The incident comes after a U.S. consulate employee in Istanbul was arrested last week on charges of links to Fethullah Gulen, a cleric blamed for last year’s failed coup.

The move was condemned by Washington as baseless and damaging to ties between the NATO allies.

“Recent events have forced the United States government to reassess the commitment of government of Turkey to the security of U.S. mission and personnel,” the statement by the mission in Ankara said, according to Reuters.

“In order to minimize the number of visitors to our embassy and consulates while this assessment proceeds, effective immediately we have suspended all non-immigrant visa services at all U.S. diplomatic facilities in Turkey.”

The Turkish embassy in Washington followed the U.S. example, and made virtually the same statement, only replacing the country names, noted Reuters.

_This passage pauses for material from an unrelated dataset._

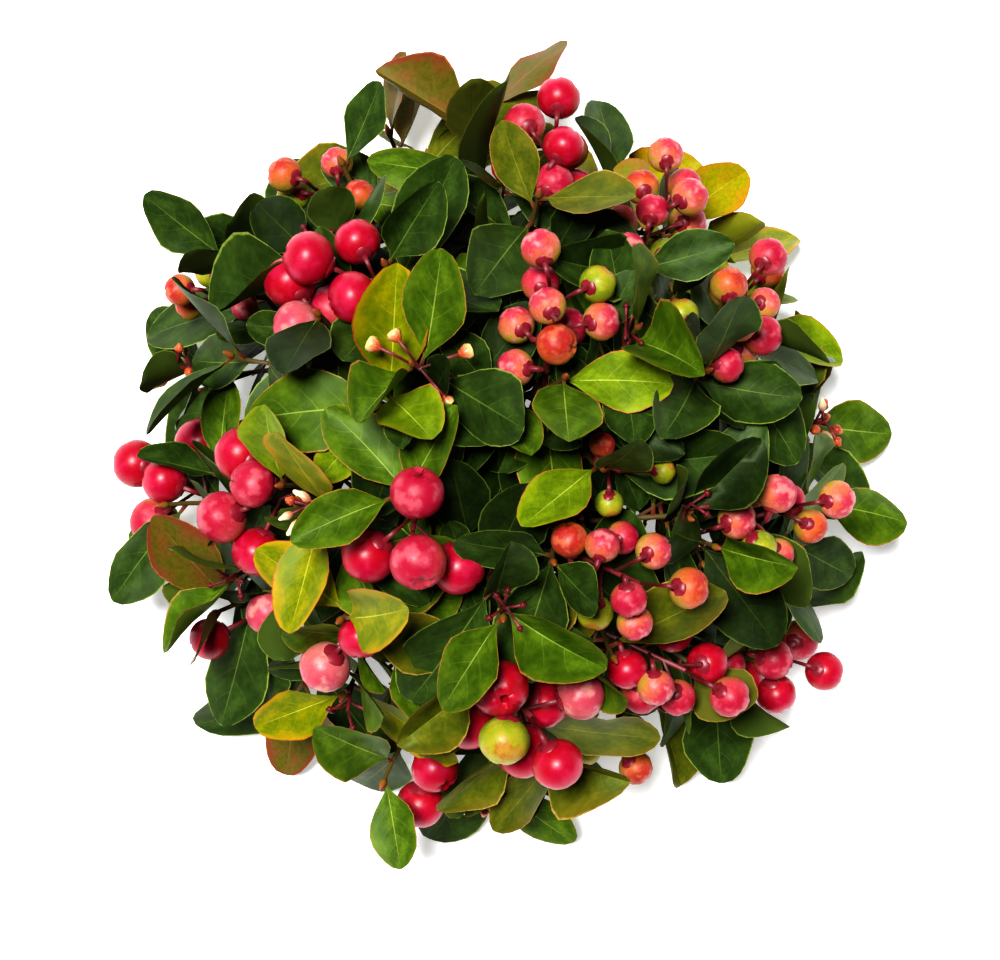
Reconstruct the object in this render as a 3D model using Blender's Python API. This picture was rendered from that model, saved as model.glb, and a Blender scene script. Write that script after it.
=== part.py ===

The state-run Anadolu news agency identified the consulate employee as a male Turkish citizen and said he was arrested late on Wednesday on charges of espionage and attempts to damage the constitutional order and Turkey’s government.

U.S.-Turkish tensions have risen over U.S. military support for Kurdish YPG fighters in Syria, considered by Ankara to be an extension of the banned PKK, which has waged an insurgency for three decades in southeast Turkey.

Gulen currently resides in exile in the United States. He leads a popular movement called Hizmet and split from Erdogan over a corruption scandal in 2013. Erdogan has long accused him of running a parallel state from abroad.

Turkey has pressed, so far in vain, for the United States to extradite Gulen over the July 2016 coup, in which more than 240 people were killed.

Gulen denies any involvement in the coup attempt and has hinted it could have been “staged” by the government.